Surprisingly, it made me think about illusionists and magicians. Whenever I’m watching a performance, I distance myself from the theory and the question “How are they doing it?” to surrender to the effect the show has on me. At that point, I stop questioning the reality and think if what I’m seeing before me has the same meaning with reality. On one hand, I want to know the truth about everything in my daily life. I wouldn’t care if it would upset me, crush me or make me go crazy with disappointment. On the other hand, some lives are so unbearable that you want to be tricked to go through the day even if you know the truth. For instance, Bahar, the character I played in the series “Kadın,” tricked her children in the first few episodes. Though it doesn’t sound innocent, Bahar did this the most innocent way and with an instinct to protect her children. Our screenwriter Hande Altaylı wrote it so well in the following episodes that Bahar saw this short-term solution would hurt her children more later on. Because the truth will always come out; it’s just waiting for the right time. Maybe, people prefer to be tricked rather than learning the truth because they are afraid of the following desire to act upon it. The saying “Ignorance is bliss.” might have been about this. Knowing the truth requires action and we are all so “busy” with our lives…
I cook with Burak. To be honest, he’s cooking and I’m learning. We have a big kitchen and I love spending time there with him. It’s very relaxing and hearty! I also lazy around with my cats.
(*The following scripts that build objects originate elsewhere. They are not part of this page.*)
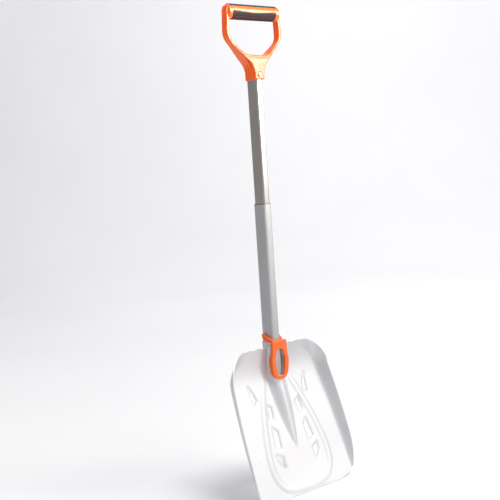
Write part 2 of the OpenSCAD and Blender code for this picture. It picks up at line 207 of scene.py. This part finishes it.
def rubber(name, dark, light):
    s = Shader(name)
    cloud = s.noise(40, 4)
    grain = s.noise(2200, 3)
    dust = s.noise(300, 8, rough=0.75)
    colour = s.mix(s.range(cloud, 0, 1, 0.3, 0.7), dark, light)
    dusted = tuple(min(1.0, c * 1.7 + 0.01) for c in light)
    colour = s.mix(s.ramp(dust, [(0.56, (0, 0, 0)), (0.75, (1, 1, 1))]), colour, dusted)
    rough = s.range(grain, 0.55, 0.72, 0.3, 0.7)
    normal = s.bump(grain, 0.0001, 0.5)
    return s.finish(colour, rough, normal, Specular_IOR_Level=0.4)


def plain_plastic(name, dark, light):
    s = Shader(name)
    cloud = s.noise(60, 4)
    grain = s.noise(1800, 2)
    colour = s.mix(s.range(cloud, 0, 1, 0.3, 0.7), dark, light)
    return s.finish(colour, s.range(grain, 0.42, 0.55), s.bump(grain, 0.00006, 0.4))


def turned_steel(name, low, high):
    s = Shader(name)
    cloud = s.noise(220, 4)
    lines = s.noise(2600, 3, (1, 0.05, 1))
    colour = s.mix(s.range(cloud, 0, 1, 0.3, 0.7), grey(low), grey(high, 0.01))
    return s.finish(colour, s.range(lines, 0.28, 0.42), s.bump(lines, 0.00003, 0.4), Metallic=1.0)


MATS = {
    "blade_aluminium": sheet_metal(),
    "orange_plastic": moulded_orange(),
    "sleeve_aluminium": tube_metal("sleeve_aluminium", 0.50, 0.56, 0.34, 0.46, 0.4),
    "tube_satin": tube_metal("tube_satin", 0.50, 0.56, 0.58, 0.66, 0.3),
    "tube_polished": tube_metal("tube_polished", 0.54, 0.60, 0.20, 0.30, 0.3, 0.07),
    "dark_plastic": plain_plastic("dark_plastic", grey(0.11), grey(0.14)),
    "hardware_steel": turned_steel("hardware_steel", 0.17, 0.22),
    "spring_steel": turned_steel("spring_steel", 0.30, 0.38),
    "black_rubber": rubber("black_rubber", (0.013, 0.010, 0.014), (0.021, 0.017, 0.023)),
    "red_rubber": rubber("red_rubber", (0.12, 0.003, 0.008), (0.17, 0.005, 0.012)),
}
SLOT_OF = {s["node"]: s["material_slot"] for s in frame["record"]["subparts"]}
for node_name, node in NODES.items():
    node.data.materials.clear()
    node.data.materials.append(MATS[SLOT_OF[node_name]])

# ---- Mesh helpers. Shapes are written in mm about the shaft's axis, then placed ----


def smooth_by_angle(mesh, degrees):
    mesh.polygons.foreach_set("use_smooth", [True] * len(mesh.polygons))
    mesh.set_sharp_from_angle(angle=math.radians(degrees))


def new_object(name, verts, faces):
    mesh = bpy.data.meshes.new(name)
    placed = np.asarray(verts, float) * MM + (0, SHAFT_Y * MM, 0)
    mesh.from_pydata(placed.tolist(), [], faces)
    mesh.validate()
    obj = bpy.data.objects.new(name, mesh)
    bpy.context.scene.collection.objects.link(obj)
    return obj


def copy_of(node, name):
    """The CAD node's shape as a new closed mesh."""
    work = bmesh.new()
    work.from_mesh(node.data)
    work.transform(node.matrix_world)
    bmesh.ops.remove_doubles(work, verts=work.verts, dist=1e-6)
    mesh = bpy.data.meshes.new(name)
    work.to_mesh(mesh)
    work.free()
    obj = bpy.data.objects.new(name, mesh)
    bpy.context.scene.collection.objects.link(obj)
    return obj


def applied(obj):
    """Makes the object's modifiers part of its mesh."""
    depsgraph = bpy.context.evaluated_depsgraph_get()
    mesh = bpy.data.meshes.new_from_object(obj.evaluated_get(depsgraph), depsgraph=depsgraph)
    obj.modifiers.clear()
    obj.data = mesh
    return obj


def combine(obj, others, operation="DIFFERENCE"):
    for other in others:
        step = obj.modifiers.new("cut", "BOOLEAN")
        step.operation, step.object, step.solver = operation, other, "MANIFOLD"
    applied(obj)
    for other in others:
        bpy.data.objects.remove(other)
    return obj


def moulded(obj, voxel, rounds):
    """Turns a sharp solid into one with evenly rounded edges, as a moulding has."""
    step = obj.modifiers.new("voxels", "REMESH")
    step.mode, step.voxel_size, step.adaptivity = "VOXEL", voxel * MM, 0
    step = obj.modifiers.new("round", "SMOOTH")
    step.factor, step.iterations = 0.5, rounds
    return applied(obj)


def dress(obj, body, slot, *nodes, angle=60):
    obj.data.materials.clear()
    obj.data.materials.append(MATS[slot])
    smooth_by_angle(obj.data, angle)
    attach(obj, body)
    if nodes:
        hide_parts(*nodes)
    return obj


def rings_to_mesh(name, rings):
    """A solid from rings of equal length, each a closed loop."""
    n = len(rings[0])
    verts = [p for ring in rings for p in ring]
    faces = []
    for j in range(len(rings) - 1):
        for i in range(n):
            a, b = j * n + i, j * n + (i + 1) % n
            faces.append((a, b, b + n, a + n))
    faces.append(tuple(reversed(range(n))))
    faces.append(tuple(range((len(rings) - 1) * n, len(rings) * n)))
    return new_object(name, verts, faces)


def circle(k, sides):
    angle = 2 * math.pi * k / sides
    return math.cos(angle), math.sin(angle)


def swept(name, path, radii, sides=12):
    """A round bar along a path, with a radius at each point."""
    path = [Vector(p) for p in path]
    rings = []
    for i, point in enumerate(path):
        along = (path[min(i + 1, len(path) - 1)] - path[max(i - 1, 0)]).normalized()
        side = along.cross(Vector((0, 1, 0))).normalized()
        up = side.cross(along)
        turns = [circle(k, sides) for k in range(sides)]
        rings.append([point + float(radii[i]) * (side * c + up * s) for c, s in turns])
    return rings_to_mesh(name, rings)


def rod_y(name, radius, z, y0, y1, sides=48):
    """A round bar along Y that crosses the shaft's axis."""
    turns = [circle(k, sides) for k in range(sides)]
    return rings_to_mesh(name, [[(radius * c, y, z - radius * s) for c, s in turns] for y in (y0, y1)])


# ---- Shaft tubes ----

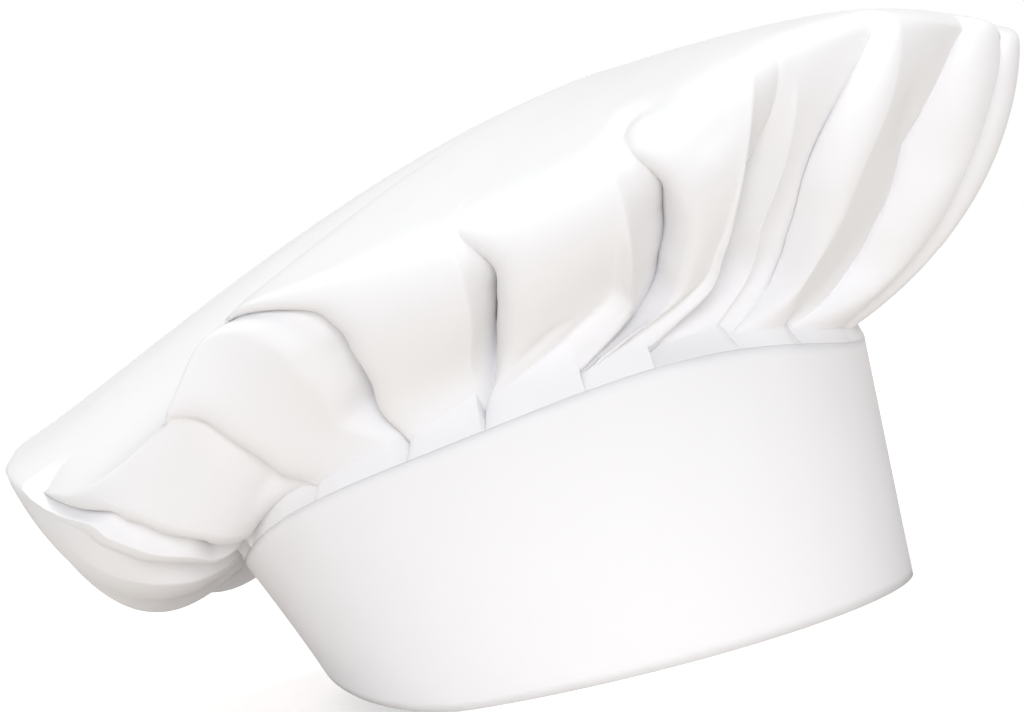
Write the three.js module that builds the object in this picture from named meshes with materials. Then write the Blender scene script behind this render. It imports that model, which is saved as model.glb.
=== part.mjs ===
// Floppy chef hat: a round cloth crown, knife pleated into a stiff band that closes at the back.
// Millimetres, +Z up, front of the hat towards +X. The hat stands on the rim of its band.
import * as THREE from "three";

// Cloth and clearances
const CROWN_WALL = 1.6;
const BAND_WALL = 2.0;
const PATCH_WALL = 1.2;
const GAP = 0.3;

// The band is an oval that opens slightly from the rim to the seam
const RIM = { middle: -1, half_length: 97.5, half_width: 86 };
const SEAM = { middle: -8, half_length: 107.5, half_width: 93 };
const RIM_LIFT = 19;
const RIM_LIFT_FROM = 105;
const SEAM_MEAN = 74.2;
const SEAM_WAVES = [14.1, -8.3, -0.4, -2.1];
const BAND_STEP = 3.5;
const BAND_ROWS = 4;

// The ends of the band lap at the back, the outer end over the inner one
const LAP_INNER_END = -211;
const LAP_OUTER_END = 175;
const LAP_RISE_FROM = 125;
const LAP_RISE_TO = 145;
const LAP_STEP = PATCH_WALL + 2 * GAP + BAND_WALL;
const LAP_TOP_CUT = 9;
const PATCH_FROM = 153;
const PATCH_TO = 171;
const PATCH_LOW = 0.15;
const PATCH_HIGH = 0.62;

// The crown's hem goes down inside the band and its pleats leave the seam in small lit wedges
const HEM_DEPTH = 8;
const WEDGE_LOW = 2;
const WEDGE_LEAN = 0.5;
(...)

After this series, I want to relax and earn new experiences. There’s so much I want to do! For instance, I want to be a dubbing artist for animations. Cinema is always a good idea as long as the script is well-written. Theater is a place I start to feel more comfortable in. Maybe I’ll do a play, learn another language, go on a long backpacking holiday, or experience the life in a village. I really don’t know. I wish I knew my filming schedule for the next four years like my colleagues abroad. Then I could organize my life according to that. But doing this job in our country, it’s impossible to make even a week-long schedule.